The Virginia Apartment Management Association opposes it.
“By passing that, he's attempting to mandate that property owners participate in already broken government program,” the association's McCloud said.
He'd rather see the housing voucher program work like the SNAP, or food stamps program, with the federal money placed on a tenant's card to make payments each month.
“This has zero to do with the actual tenant; it absolutely has to do with the administrative strings,” he said.
Bourne said he was open to “reasonable safeguards” for landlords.
“To their credit, the Realtors and the builders have come to the table and they're still opposed,” he said.
The Virginia Poverty Law Center has been working with Bourne on drafting the legislation.
Christie Marra, of the law center, said Bourne's bill would make it unlawful to treat anyone differently when it comes to housing because of how much money they make.
“The main thing we see is people being turned away from housing they could otherwise afford to rent because they have a housing choice voucher or other subsidy,” she said.
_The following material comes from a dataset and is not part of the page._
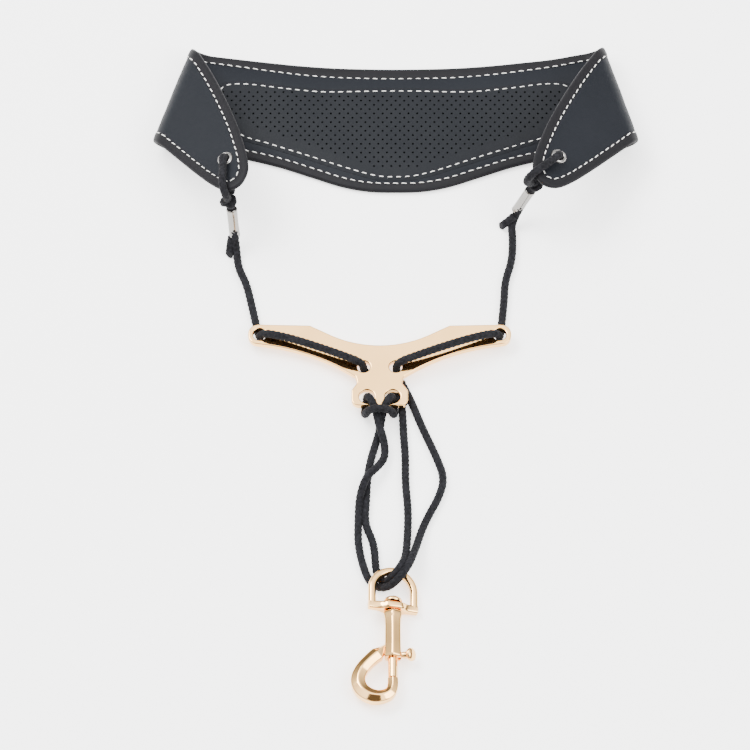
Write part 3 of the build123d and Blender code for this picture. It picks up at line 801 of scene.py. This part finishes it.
def slow_waves(points):
    """Faint unevenness of a padded surface, in millimetres."""
    x, y = points[:, 0], points[:, 1]
    return (0.06 * np.sin(x * 0.21 + 1.3 * np.sin(y * 0.12))
            + 0.05 * np.sin(y * 0.33 + 0.8 * np.sin(x * 0.09)))


def constant(height):
    return lambda points: np.full(len(points), height)


def make_pad():
    outline = pad_outline(0.6)
    edge = np.array(outline)
    panel = smooth_ring(PANEL_HALF[:-1] + [mirrored(point) for point in PANEL_HALF[:0:-1]], 0.8)
    panel_edge = np.array(panel)
    holes = []
    for side, half in HALVES.items():
        centre = half.flat_point(BEND_LENGTH + EYELET_U * half.stretch, EYELET_V)
        holes.append(circle(centre if side == "left" else mirrored(centre), EYELET_HOLE_R, 24))

    def puff(points):
        return 1 - np.exp(-np.maximum(distance_to(points, edge) - FIELD_INSET, 0) / PUFF_REACH)

    def lining_height(points):
        depth = np.clip(distance_to(points, panel_edge) - 1, 0, 1)
        under_panel = inside_ring(points, panel) * depth
        return (LINING_EDGE + LINING_PUFF * puff(points) + slow_waves(points)
                - PANEL_BED * under_panel)

    def cover_height(points):
        return COVER_FACE - COVER_PUFF * puff(points) + slow_waves(points)

    field = inset_ring(outline, FIELD_INSET)[::2]
    slab("collar_lining", [field] + holes, 1.5, constant(LINING_BASE), lining_height, "leather",
         "lining")
    slab("collar_cover", [field] + holes, 1.5, cover_height, constant(COVER_TOP), "leather",
         "outer_cover")
    foam_ring = inset_ring(outline, FOAM_INSET)[::3]
    foam_piece = slab("collar_foam", [foam_ring] + holes, 4.0, constant(FOAM_BASE),
                      constant(FOAM_TOP), "foam", "foam_core")
    make_binding(outline)
    panel_top = make_panel(panel, lining_height)
    stitch_row("binding_stitches", outline, STITCH_INSET,
               ((constant(STITCH_FACES[0]), 1), (constant(STITCH_FACES[1]), -1)),
               "binding_stitching", slant=0.12)
    stitch_row("panel_stitches", panel, PANEL_STITCH_INSET, ((panel_top, 1),),
               "panel_stitching")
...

Similar bills have failed in past years.
And Marra said Bourne's legislation has an uphill battle this year again, especially because lawmakers are focused on bills related to evictions after a study last year found several cities in Virginia — including Norfolk, Hampton, Chesapeake, Newport News and Portsmouth — had the nation's worst eviction rates.
Marra said both Bourne's and Jones' bills are trying to give people more housing opportunities.
“If people choose to stay in the neighborhood because of the ties they have to their community, that is normal, understandable, and I don't think having a source of income provision or a fair housing law precludes us from trying to make all of these neighborhoods as vibrant and economically robust as they can be,” she said.